We encounter the same problem when reviewing service tickets left behind in public schools. The past few years my colleague Janet Hurley and I have visited a number of public schools in various states to audit their IPM programs. In the process we've seen many service tickets left behind by pest control technicians documenting pesticide applications for "ants", "roaches", "flies", etc. As anyone who has worked in the industry can tell you, identifying a potential pest to ordinal level doesn't really tell you much. There's a world of difference, for example, between finding a dozen German cockroach nymphs and an American cockroach in a sticky card in a previously cockroach-free commercial kitchen. Think potentially dozens of service hours and repeated callbacks if the problem is not caught early. There's no such thing as just a "roach".

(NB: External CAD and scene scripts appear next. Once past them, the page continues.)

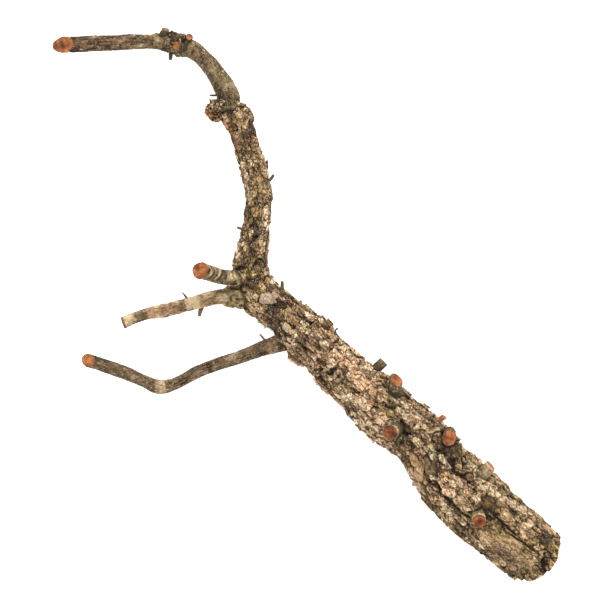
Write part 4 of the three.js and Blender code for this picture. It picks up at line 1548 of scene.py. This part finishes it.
# In metres
FLOOR_SIZE, FLOOR_DROP = 30, 0.0005
CAMERA_HEIGHT = 2.04
CAMERA_SLIP = (0.0014, -0.0524)  # how far the camera stands from over the branch's middle

WHITE = (1, 1, 1, 1)
FLOOR_GLOW, WORLD_LIGHT = 0.6, 0.9
CAMERA_TURN = math.radians(225)
LENS, SENSOR_WIDTH = 100, 36

floor_material = bpy.data.materials.new("floor")
n = Nodes(floor_material, by_limb=False)
floor_tone = n.ramp(n.noise(900, 1), [(0.3, (250, 250, 249)), (0.7, (252, 252, 252))])
floor_shader = n.finish(floor_tone, 0.9, n.noise(40, 1), 0.02, 0.1)
n.feed(floor_shader, **{"Emission Color": WHITE, "Emission Strength": FLOOR_GLOW})
bpy.ops.mesh.primitive_plane_add(size=FLOOR_SIZE, location=(0, 0, -FLOOR_DROP))
floor = bpy.context.object
floor.name = "floor"
floor.data.materials.append(floor_material)
floor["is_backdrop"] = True

world = bpy.data.worlds.new("studio")
world.use_nodes = True
background = world.node_tree.nodes["Background"]
background.inputs[0].default_value = WHITE
background.inputs[1].default_value = WORLD_LIGHT
bpy.context.scene.world = world


def area_light(name, place, size, power):
    """A square light that looks at the origin."""
    light = bpy.data.lights.new(name, "AREA")
    light.size, light.energy = size, power
    lamp = bpy.data.objects.new(name, light)
    lamp.location = place
    lamp.rotation_euler = (-Vector(place)).to_track_quat("-Z", "Y").to_euler()
    bpy.context.scene.collection.objects.link(lamp)


area_light("key", (1.3, -1.9, 1.9), 1.5, 68)
area_light("fill", (-1.8, 1.0, 2.2), 2.2, 24)

camera_data = bpy.data.cameras.new("camera")
camera_data.lens, camera_data.sensor_width = LENS, SENSOR_WIDTH
camera = bpy.data.objects.new("camera", camera_data)
middle = (cad_low + cad_high) / 2
camera.location = (middle.x + CAMERA_SLIP[0], middle.y + CAMERA_SLIP[1], CAMERA_HEIGHT)
camera.rotation_euler = (0, 0, CAMERA_TURN)
bpy.context.scene.collection.objects.link(camera)
bpy.context.scene.camera = camera
bpy.context.scene.view_settings.view_transform = "Standard"

low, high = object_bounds()
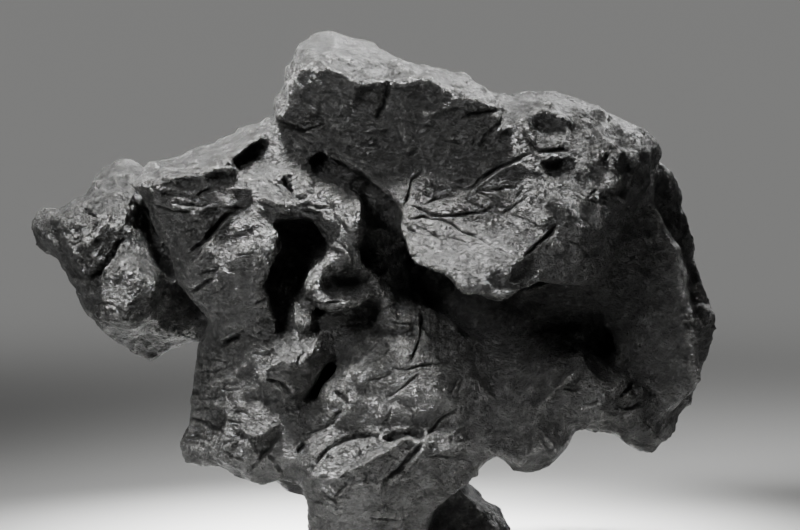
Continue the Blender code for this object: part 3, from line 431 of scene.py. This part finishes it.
    ("crack", 0.67, 1.02, [(-36.5, -63.5), (-31, -62), (-26, -59.5), (-22.5, -57.5)]),
    ("ridge", 0.91, 0.45, [(-29, -55), (-31.5, -58), (-33, -61)]),
    ("crack", 0.62, 0.68, [(-34.5, -88), (-29.5, -89), (-25, -91), (-20, -92)]),
    ("crack", 0.56, 0.59, [(-32.5, -93.5), (-29.5, -95.5), (-25, -96.5)]),
    ("crack", 0.62, 0.68, [(-19.5, -81), (-22, -84), (-25.5, -87.5)]),
    ("ridge", 0.91, 0.52, [(-27, -82), (-24, -86), (-19.5, -84.5)]),
    ("ridge", 0.91, 0.52, [(-33, -83), (-29, -84.5), (-26, -86.5)]),
    ("crack", 0.56, 0.59, [(-35, -84.5), (-31, -85.5), (-26, -88), (-22, -89.5)]),
    ("crack", 0.67, 0.77, [(-13, -94), (-7, -95), (-1, -96), (5, -95)]),
    ("crack", 0.51, 0.42, [(-1, -90.5), (-1.5, -93.5), (-2.5, -97)]),
    ("crack", 0.51, 0.42, [(1.5, -89.5), (1, -93.5), (0, -97)]),
    ("crack", 0.51, 0.42, [(4.5, -89), (3.5, -92.5), (2.5, -96.5)]),
    ("crack", 0.51, 0.42, [(-5, -88), (-6, -92), (-7, -95.5)]),
    ("ridge", 0.91, 0.52, [(-36, -93), (-34.5, -96.5), (-33.5, -100)]),
    ("crack", 0.51, 0.42, [(-16.5, -77.5), (-18, -81.5), (-19.5, -85)]),
    ("crack", 0.51, 0.42, [(-10.5, -76), (-13, -80), (-14, -83.5)]),
    ("crack", 0.51, 0.42, [(-4, -71.5), (-6, -75.5), (-8, -78.5)]),
    ("crack", 0.51, 0.42, [(0, -69.5), (-1.5, -73), (-4, -76)]),
    ("ridge", 1.7, 0.9, [(32.5, -76), (28, -80.5), (22, -83), (16.5, -86.5)]),
    ("groove", 1.3, 0.55, [(29, -74), (25, -78), (19.5, -80.5)]),
    ("crack", 0.56, 0.51, [(11, -77), (15, -80), (17, -83)]),
    ("crack", 0.56, 0.51, [(4.5, -80.5), (8, -83.5), (11, -87.5)]),
    ("ridge", 0.91, 0.45, [(-37, -74), (-34, -77), (-35, -80.5)]),
    # the toe
    ("ridge", 1.7, 1.95, [
        (69.5, -37.5), (66.5, -40), (63, -42.5), (61, -45), (58, -47.5), (55, -51), (52.5, -52.5)]),
    ("groove", 1.5, 0.88, [(67, -37), (63, -40), (60, -43), (56.5, -46)]),
    ("groove", 1.5, 0.66, [(71, -40), (67, -43.5), (64, -47), (60, -50.5)]),
    ("lump", 1.2, 0.84, [(47, -45.5), (51.5, -44.5), (52.5, -47), (49, -47.5)]),
    ("lump", 0.90, 0.72, [(46.5, -51), (49.5, -51), (49.5, -53), (46.5, -53)]),
    ("lump", 1.8, 0.9, [(79.5, -44), (84, -42.5), (86, -44.5), (83, -47), (80, -47)]),
    ("crack", 1, 1.2, [(88, -44.5), (84.5, -47), (82.5, -50)]),
    ("crack", 1, 1.2, [(91.5, -50.5), (87, -53.5), (83, -54)]),
    ("ridge", 1.2, 0.75, [(92, -44.5), (89, -49), (86, -51.5)]),
    ("ridge", 1.2, 1.05, [(90, -51.5), (87.5, -55), (85, -58), (85, -62)]),
    ("lump", 1.2, 1.08, [(74, -54.5), (77, -54), (77, -57.5), (74.5, -58)]),
    ("ridge", 1.4, 1.12, [(72.5, -56), (70, -59), (67.5, -61.5), (66, -64)]),
    ("pit", 1, 0.9, [(78, -57.5), (81, -58), (81.5, -61), (78, -61.5), (76, -59)]),
    ("ridge", 1.2, 0.9, [(70.5, -62), (73, -62), (75, -60.5)]),
    ("ridge", 1.4, 1.35, [(50, -60.5), (53.5, -63.5), (56, -67), (58, -71)]),
    ("ridge", 1.1, 0.98, [(52.5, -65.5), (55, -70), (57.5, -74)]),
    ("groove", 1.1, 0.66, [(52, -63), (54.5, -67), (56.5, -71.5)]),
    ("ridge", 1.1, 0.75, [(61, -56), (62, -59.5), (62, -64)]),
    ("groove", 1.1, 0.55, [(58.5, -53.5), (60, -58), (59, -63.5)]),
    ("pit", 2.7, 2.02, [
        (75, -25.5), (79.5, -24.5), (83, -27.5), (82.5, -33.5), (79.5, -35.5), (76, -32.5)]),
    ("ridge", 1.2, 1.05, [(103.5, -24.5), (106.5, -21), (111.5, -21), (114, -22), (118, -17.5)]),
    ("ridge", 1.1, 0.75, [(104, -19), (106.5, -18.5), (109, -18.5)]),
    ("ridge", 1.1, 0.75, [(106, -24.5), (110.5, -25), (114.5, -23.5)]),
    ("pit", 0.78, 0.63, [(107, -22), (111.5, -22), (111, -24), (107.5, -23.5)]),
    ("lump", 1.2, 0.54, [(85, -14), (88, -14), (88, -16.5), (85, -16)]),
    ("lump", 1.2, 0.54, [(90, -19), (93, -18.5), (94, -21.5), (91, -22)]),
    ("crack", 0.67, 0.77, [(60, -46.5), (64.5, -47), (69, -46)]),
    ("crack", 0.67, 0.77, [(68, -52), (71, -52), (75, -50.5)]),
    ("crack", 0.67, 0.68, [(64, -53.5), (67, -56.5), (66, -59.5)]),
    ("crack", 0.62, 0.68, [(85.5, -65.5), (91, -67), (97, -69)]),
    ("crack", 0.62, 0.59, [(90, -58), (94.5, -61), (97.5, -65.5)]),
    ("ridge", 1.2, 0.68, [(49, -38.5), (52, -36.5), (55.5, -35.5)]),
    ("crack", 0.67, 0.68, [(43.5, -44.5), (46.5, -42.5), (51, -41)]),
    ("ridge", 1.7, 0.75, [(37.5, -70), (42, -73), (46.5, -76)]),
    # the split side lobe
    ("step", 1.4, 1.76, [(-117, -6), (-122, -4), (-125, 1), (-128.5, 7), (-131, 11), (-130, 16)]),
    ("groove", 1.9, 1.1, [(-133, 15.5), (-132, 11), (-129, 5.5), (-126, -0.5)]),
    ("lump", 2.7, 0.96, [
        (-137.5, 16), (-135, 19.5), (-130.5, 21.5), (-130.5, 18.5), (-133.5, 15.5), (-135, 10),
        (-137, 11.5)]),
    ("ridge", 1.1, 0.9, [(-119, 24), (-115.5, 20.5), (-113, 19)]),
    ("crack", 0.67, 0.94, [(-121, 23), (-117, 19.5), (-113, 17.5)]),
    ("crack", 0.67, 0.77, [(-127.5, 19), (-124, 17.5), (-120, 19)]),
    ("lump", 1.2, 0.6, [(-123, 19), (-118.5, 18.5), (-117, 14.5), (-121.5, 14)]),
    ("lump", 1.2, 0.6, [(-128, 14.5), (-124.5, 14), (-124, 10), (-127.5, 9.5)]),
    ("lump", 1.2, 0.54, [(-118, 11), (-114, 10), (-115, 6.5), (-118.5, 6.5)]),
    ("lump", 1.2, 0.54, [(-123, 7), (-119, 5.5), (-120, 2), (-123, 2.5)]),
    ("ridge", 0.99, 0.75, [(-111, 16), (-113, 12.5), (-115.5, 8)]),
    ("crack", 0.67, 0.85, [(-112.5, 17.5), (-115, 13), (-117, 10)]),
    ("crack", 0.62, 0.77, [(-125, 8.5), (-121.5, 8), (-118.5, 9.5)]),
    ("crack", 0.62, 0.77, [(-121, 1), (-118, 2.5), (-115, 1)]),
    ("ridge", 0.99, 0.68, [(-115.5, 2.5), (-113, 5.5), (-111, 9.5)]),
    ("ridge", 0.91, 0.6, [(-121.5, 2.5), (-118.5, -0.5), (-118, -4)]),
    ("crack", 0.62, 0.68, [(-118.5, 5), (-115.5, 2.5), (-116, -1)]),
    ("ridge", 1.2, 0.83, [(-112.5, 26), (-107.5, 25.5), (-102.5, 27)]),
    ("pit", 1.2, 0.59, [(-112, 32.5), (-108, 33.5), (-106.5, 29), (-110, 27.5)]),
    ("pit", 1.2, 0.59, [(-105.5, 34), (-101, 33.5), (-101, 29), (-104.5, 28)]),
    ("ridge", 1.1, 0.75, [(-113, 32.5), (-114, 29), (-113, 25)]),
    ("ridge", 1.1, 0.68, [(-106, 35), (-106, 31), (-106, 27.5)]),
    ("ridge", 1.2, 1.12, [(-100, 27.5), (-102, 22.5), (-101, 16), (-102.5, 10)]),
    ("groove", 1.3, 0.66, [(-106, 24.5), (-105, 19), (-106, 14)]),
    ("ridge", 1.1, 0.68, [(-108, 23.5), (-109, 18.5), (-111, 14)]),
    ("crack", 0.67, 0.77, [(-106, 23), (-103.5, 19), (-104, 14.5)]),
    ("crack", 1.6, 2.4, [(-102, 10.5), (-106, 8), (-107.5, 4.5), (-110, 1), (-112.5, -2.5), (-117.5, -6)]),
    ("ridge", 1.4, 1.27, [(-104, 8), (-106.5, 4), (-109, 0.5), (-111.5, -4.5)]),
    ("crack", 0.56, 0.59, [(-102, 1.5), (-105, -1), (-107, -3.5)]),
    ("ridge", 0.74, 0.38, [(-101, 0.5), (-104, -2), (-106, -4.5)]),
    ("ridge", 0.66, 0.34, [(-98, -2.5), (-100, -7.5), (-103.5, -11), (-104.5, -14.5)]),
    ("crack", 0.45, 0.38, [(-104, -5.5), (-104.5, -9.5), (-105, -14)]),
    ("crack", 0.45, 0.34, [(-95, -5), (-97.5, -8.5), (-100, -12.5)]),
    ("crack", 0.51, 0.42, [(-94.5, 1), (-92, -2.5), (-91.5, -7)]),
    ("pit", 1.2, 0.81, [(-118, -4), (-112.5, -3.5), (-113, -6), (-117, -7)]),
    ("ridge", 1.2, 0.83, [(-122, -9.5), (-118, -11.5), (-114, -9.5)]),
    ("lump", 1.2, 0.72, [(-117, -9), (-113, -8.5), (-113, -11.5), (-116.5, -12)]),
    ("crack", 0.96, 0.98, [(-117, -17.5), (-113, -21), (-109, -24)]),
    ("ridge", 1.1, 0.68, [(-109.5, -16), (-105, -15.5), (-100.5, -17)]),
    ("crack", 0.62, 0.68, [(-114, -14), (-109, -14.5), (-103.5, -17.5)]),
    ("crack", 0.62, 0.68, [(-110, -20.5), (-105, -21.5), (-100.5, -20)]),
    ("ridge", 0.99, 0.6, [(-100.5, -26.5), (-99, -29.5), (-100.5, -32.5)]),
    # the chasm between lobe and slab
    ("step", 0.88, 1.28, [
        (-87, 4), (-89.5, 8), (-92, 12), (-93.5, 17), (-96.5, 21.5), (-98.5, 26), (-101, 31)]),
    ("groove", 1.5, 0.77, [(-100, 26), (-97.5, 20), (-95, 14), (-91, 7)]),
]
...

Flies are another great example of why identification skills and documentation are so important. Fly control is based on finding and eliminating the site where the larval stages of the flies are breeding. House flies in a kitchen? Check the outdoor dumpster and the back door. Fruit flies typically involve spilled syrups, rotten fruits or vegetables. Phorid flies may indicate a sewer problem. The customer may not know the difference, but the technician should. And the technician should communicate with the customer, a process that starts with the service ticket. There's no such thing a just a "fly".
Documenting pesticide use is another issue that I will undoubtedly revisit on another day. But today, just remember that when it comes to quality pest control, "there's no such thing as an 'ant'!"